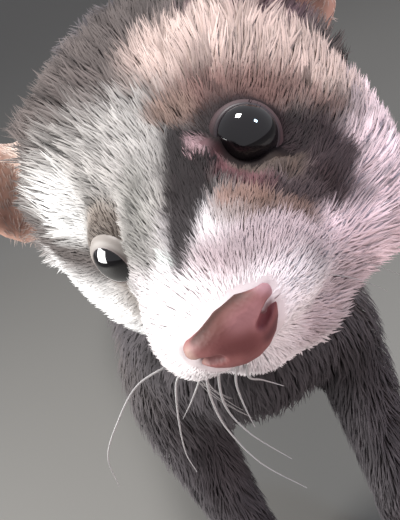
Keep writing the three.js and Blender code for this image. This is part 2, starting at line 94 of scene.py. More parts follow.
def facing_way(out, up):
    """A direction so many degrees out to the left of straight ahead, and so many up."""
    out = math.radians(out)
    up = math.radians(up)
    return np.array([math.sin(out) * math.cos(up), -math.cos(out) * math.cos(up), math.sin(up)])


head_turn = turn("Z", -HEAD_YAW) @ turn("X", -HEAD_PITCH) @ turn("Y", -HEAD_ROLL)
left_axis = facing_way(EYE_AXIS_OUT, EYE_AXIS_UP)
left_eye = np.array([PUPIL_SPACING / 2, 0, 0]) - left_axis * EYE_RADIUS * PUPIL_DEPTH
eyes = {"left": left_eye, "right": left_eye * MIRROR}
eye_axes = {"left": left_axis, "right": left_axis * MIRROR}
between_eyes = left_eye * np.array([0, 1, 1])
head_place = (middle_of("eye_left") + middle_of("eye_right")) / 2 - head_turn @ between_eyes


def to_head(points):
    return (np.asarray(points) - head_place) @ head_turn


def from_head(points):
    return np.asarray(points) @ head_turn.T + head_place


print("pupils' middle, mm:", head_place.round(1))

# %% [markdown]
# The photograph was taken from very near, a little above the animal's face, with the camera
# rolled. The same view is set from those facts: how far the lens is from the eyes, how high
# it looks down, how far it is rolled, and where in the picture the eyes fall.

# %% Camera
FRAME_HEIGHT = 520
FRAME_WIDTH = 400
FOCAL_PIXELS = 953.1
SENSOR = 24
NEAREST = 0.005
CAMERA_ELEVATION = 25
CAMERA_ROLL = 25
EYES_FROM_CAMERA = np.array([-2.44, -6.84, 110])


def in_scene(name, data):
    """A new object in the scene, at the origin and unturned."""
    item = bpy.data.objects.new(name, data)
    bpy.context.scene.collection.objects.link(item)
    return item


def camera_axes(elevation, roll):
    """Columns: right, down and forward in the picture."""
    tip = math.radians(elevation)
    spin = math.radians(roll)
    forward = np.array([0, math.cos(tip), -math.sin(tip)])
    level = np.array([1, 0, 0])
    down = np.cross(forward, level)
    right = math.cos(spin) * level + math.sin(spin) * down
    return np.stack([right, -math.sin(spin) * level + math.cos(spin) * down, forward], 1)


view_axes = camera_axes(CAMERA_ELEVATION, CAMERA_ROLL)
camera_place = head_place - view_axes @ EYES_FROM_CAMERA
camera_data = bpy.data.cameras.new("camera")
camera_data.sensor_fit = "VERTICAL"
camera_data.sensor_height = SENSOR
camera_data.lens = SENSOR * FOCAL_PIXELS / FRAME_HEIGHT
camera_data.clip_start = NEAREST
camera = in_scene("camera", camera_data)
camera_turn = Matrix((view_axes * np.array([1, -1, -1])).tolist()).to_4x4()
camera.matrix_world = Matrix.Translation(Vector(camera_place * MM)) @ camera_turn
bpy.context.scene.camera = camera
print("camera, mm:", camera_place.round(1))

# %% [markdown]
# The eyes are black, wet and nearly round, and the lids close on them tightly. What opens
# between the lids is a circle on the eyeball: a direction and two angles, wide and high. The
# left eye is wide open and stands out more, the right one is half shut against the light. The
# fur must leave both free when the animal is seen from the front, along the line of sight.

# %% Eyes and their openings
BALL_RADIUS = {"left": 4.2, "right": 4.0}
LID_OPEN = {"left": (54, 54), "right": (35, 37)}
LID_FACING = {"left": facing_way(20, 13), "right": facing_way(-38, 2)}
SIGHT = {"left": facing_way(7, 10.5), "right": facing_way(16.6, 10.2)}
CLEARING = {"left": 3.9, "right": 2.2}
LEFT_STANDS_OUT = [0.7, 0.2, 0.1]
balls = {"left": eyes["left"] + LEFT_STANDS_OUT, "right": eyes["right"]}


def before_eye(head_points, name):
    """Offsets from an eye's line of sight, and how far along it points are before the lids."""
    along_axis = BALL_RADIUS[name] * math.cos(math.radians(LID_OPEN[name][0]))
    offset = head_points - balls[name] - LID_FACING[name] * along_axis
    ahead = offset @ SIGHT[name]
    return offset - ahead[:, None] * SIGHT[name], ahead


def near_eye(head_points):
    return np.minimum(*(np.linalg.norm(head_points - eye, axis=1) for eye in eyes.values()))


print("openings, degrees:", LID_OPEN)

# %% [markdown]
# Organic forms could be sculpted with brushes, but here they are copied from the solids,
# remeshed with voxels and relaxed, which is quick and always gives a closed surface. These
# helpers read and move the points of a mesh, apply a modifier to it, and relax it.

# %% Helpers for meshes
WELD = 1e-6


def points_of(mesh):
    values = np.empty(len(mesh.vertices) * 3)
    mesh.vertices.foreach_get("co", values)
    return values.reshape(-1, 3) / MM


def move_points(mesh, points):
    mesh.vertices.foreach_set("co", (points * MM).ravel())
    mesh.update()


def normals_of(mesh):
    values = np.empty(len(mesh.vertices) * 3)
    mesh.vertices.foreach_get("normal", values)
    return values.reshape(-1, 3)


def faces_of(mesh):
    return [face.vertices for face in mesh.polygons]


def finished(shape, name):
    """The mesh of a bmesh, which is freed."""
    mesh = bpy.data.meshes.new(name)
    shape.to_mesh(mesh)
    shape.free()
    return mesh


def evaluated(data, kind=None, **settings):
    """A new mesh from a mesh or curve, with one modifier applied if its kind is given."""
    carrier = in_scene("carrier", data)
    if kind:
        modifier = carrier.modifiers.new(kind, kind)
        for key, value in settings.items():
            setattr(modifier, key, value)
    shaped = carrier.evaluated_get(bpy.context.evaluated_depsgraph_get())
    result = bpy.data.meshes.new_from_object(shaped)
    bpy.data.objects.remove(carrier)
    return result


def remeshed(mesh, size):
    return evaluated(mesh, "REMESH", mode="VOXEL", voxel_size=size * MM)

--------

◆ **Exercise task**
Extract all the material, leaving every line as it is.

◆ **Result**
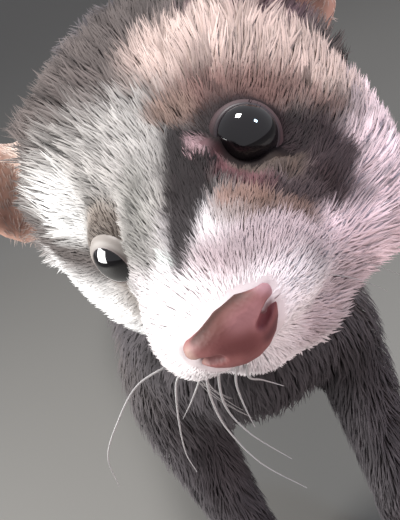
Keep writing the three.js and Blender code for this image. This is part 2, starting at line 94 of scene.py. More parts follow.
def facing_way(out, up):
    """A direction so many degrees out to the left of straight ahead, and so many up."""
    out = math.radians(out)
    up = math.radians(up)
    return np.array([math.sin(out) * math.cos(up), -math.cos(out) * math.cos(up), math.sin(up)])


head_turn = turn("Z", -HEAD_YAW) @ turn("X", -HEAD_PITCH) @ turn("Y", -HEAD_ROLL)
left_axis = facing_way(EYE_AXIS_OUT, EYE_AXIS_UP)
left_eye = np.array([PUPIL_SPACING / 2, 0, 0]) - left_axis * EYE_RADIUS * PUPIL_DEPTH
eyes = {"left": left_eye, "right": left_eye * MIRROR}
eye_axes = {"left": left_axis, "right": left_axis * MIRROR}
between_eyes = left_eye * np.array([0, 1, 1])
head_place = (middle_of("eye_left") + middle_of("eye_right")) / 2 - head_turn @ between_eyes


def to_head(points):
    return (np.asarray(points) - head_place) @ head_turn


def from_head(points):
    return np.asarray(points) @ head_turn.T + head_place


print("pupils' middle, mm:", head_place.round(1))

# %% [markdown]
# The photograph was taken from very near, a little above the animal's face, with the camera
# rolled. The same view is set from those facts: how far the lens is from the eyes, how high
# it looks down, how far it is rolled, and where in the picture the eyes fall.

# %% Camera
FRAME_HEIGHT = 520
FRAME_WIDTH = 400
FOCAL_PIXELS = 953.1
SENSOR = 24
NEAREST = 0.005
CAMERA_ELEVATION = 25
CAMERA_ROLL = 25
EYES_FROM_CAMERA = np.array([-2.44, -6.84, 110])


def in_scene(name, data):
    """A new object in the scene, at the origin and unturned."""
    item = bpy.data.objects.new(name, data)
    bpy.context.scene.collection.objects.link(item)
    return item


def camera_axes(elevation, roll):
    """Columns: right, down and forward in the picture."""
    tip = math.radians(elevation)
    spin = math.radians(roll)
    forward = np.array([0, math.cos(tip), -math.sin(tip)])
    level = np.array([1, 0, 0])
    down = np.cross(forward, level)
    right = math.cos(spin) * level + math.sin(spin) * down
    return np.stack([right, -math.sin(spin) * level + math.cos(spin) * down, forward], 1)


view_axes = camera_axes(CAMERA_ELEVATION, CAMERA_ROLL)
camera_place = head_place - view_axes @ EYES_FROM_CAMERA
camera_data = bpy.data.cameras.new("camera")
camera_data.sensor_fit = "VERTICAL"
camera_data.sensor_height = SENSOR
camera_data.lens = SENSOR * FOCAL_PIXELS / FRAME_HEIGHT
camera_data.clip_start = NEAREST
camera = in_scene("camera", camera_data)
camera_turn = Matrix((view_axes * np.array([1, -1, -1])).tolist()).to_4x4()
camera.matrix_world = Matrix.Translation(Vector(camera_place * MM)) @ camera_turn
bpy.context.scene.camera = camera
print("camera, mm:", camera_place.round(1))

# %% [markdown]
# The eyes are black, wet and nearly round, and the lids close on them tightly. What opens
# between the lids is a circle on the eyeball: a direction and two angles, wide and high. The
# left eye is wide open and stands out more, the right one is half shut against the light. The
# fur must leave both free when the animal is seen from the front, along the line of sight.

# %% Eyes and their openings
BALL_RADIUS = {"left": 4.2, "right": 4.0}
LID_OPEN = {"left": (54, 54), "right": (35, 37)}
LID_FACING = {"left": facing_way(20, 13), "right": facing_way(-38, 2)}
SIGHT = {"left": facing_way(7, 10.5), "right": facing_way(16.6, 10.2)}
CLEARING = {"left": 3.9, "right": 2.2}
LEFT_STANDS_OUT = [0.7, 0.2, 0.1]
balls = {"left": eyes["left"] + LEFT_STANDS_OUT, "right": eyes["right"]}


def before_eye(head_points, name):
    """Offsets from an eye's line of sight, and how far along it points are before the lids."""
    along_axis = BALL_RADIUS[name] * math.cos(math.radians(LID_OPEN[name][0]))
    offset = head_points - balls[name] - LID_FACING[name] * along_axis
    ahead = offset @ SIGHT[name]
    return offset - ahead[:, None] * SIGHT[name], ahead


def near_eye(head_points):
    return np.minimum(*(np.linalg.norm(head_points - eye, axis=1) for eye in eyes.values()))


print("openings, degrees:", LID_OPEN)

# %% [markdown]
# Organic forms could be sculpted with brushes, but here they are copied from the solids,
# remeshed with voxels and relaxed, which is quick and always gives a closed surface. These
# helpers read and move the points of a mesh, apply a modifier to it, and relax it.

# %% Helpers for meshes
WELD = 1e-6


def points_of(mesh):
    values = np.empty(len(mesh.vertices) * 3)
    mesh.vertices.foreach_get("co", values)
    return values.reshape(-1, 3) / MM


def move_points(mesh, points):
    mesh.vertices.foreach_set("co", (points * MM).ravel())
    mesh.update()


def normals_of(mesh):
    values = np.empty(len(mesh.vertices) * 3)
    mesh.vertices.foreach_get("normal", values)
    return values.reshape(-1, 3)


def faces_of(mesh):
    return [face.vertices for face in mesh.polygons]


def finished(shape, name):
    """The mesh of a bmesh, which is freed."""
    mesh = bpy.data.meshes.new(name)
    shape.to_mesh(mesh)
    shape.free()
    return mesh


def evaluated(data, kind=None, **settings):
    """A new mesh from a mesh or curve, with one modifier applied if its kind is given."""
    carrier = in_scene("carrier", data)
    if kind:
        modifier = carrier.modifiers.new(kind, kind)
        for key, value in settings.items():
            setattr(modifier, key, value)
    shaped = carrier.evaluated_get(bpy.context.evaluated_depsgraph_get())
    result = bpy.data.meshes.new_from_object(shaped)
    bpy.data.objects.remove(carrier)
    return result


def remeshed(mesh, size):
    return evaluated(mesh, "REMESH", mode="VOXEL", voxel_size=size * MM)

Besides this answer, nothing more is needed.